Discussion and Conclusion
A model is only as good as the data available. Moreover, every model’s predictive accuracy depends on whether the assumptions are met. To what extent the available data reflects the true situation is questionable, because of limited testing during the early stages of the onset of the disease. This has resulted in the state-wise data having a lot of variations in terms of number of COVID-19-positive cases detected every day. Second, the study is based on the following major assumptions: (a) the total susceptible population of the state would be exposed to the virus for 3 months from the first date of data collection, that is, from 1 April 2020; (b) the median of the highest ten instances of confirmed cases per day during the month of April 2020 is representative of per-day infection confirmation; (c) an infected person continues to infect susceptible individuals in the population for 3 days until removed; and (d) each infected individual infects 3.28 other individuals per day.

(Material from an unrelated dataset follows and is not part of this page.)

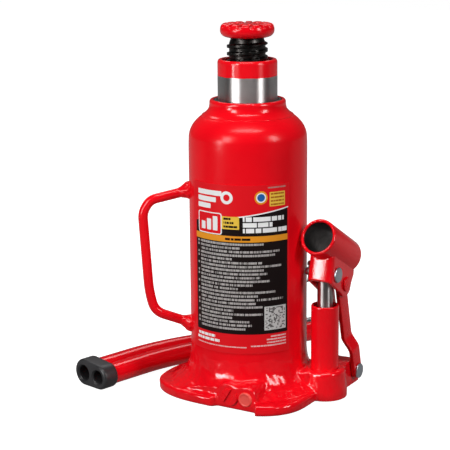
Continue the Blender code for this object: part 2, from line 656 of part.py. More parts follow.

A violation in any of these assumptions results in a poor prediction. However, the findings of the study are in alignment with a similar international endeavour by Singapore University of Technology and Design’s (SUTD) Data-Driven Innovation Lab to predict the end date of the pandemic in various countries. This study by Luo (2020, May 5) predicts the theoretical end date of the pandemic in India to be in September 2020. Given the uncertainty and confusion surrounding the pandemic, our model is of some help to policymakers as well as ordinary citizens, giving them some form of timeline regarding the lifecycle of COVID-19 across ten states in India.
Footnotes
Declaration of Conflicting Interests
The authors declared no potential conflicts of interest with respect to the research, authorship and/or publication of this article.
Funding
The authors received no financial support for the research, authorship and/or publication of this article.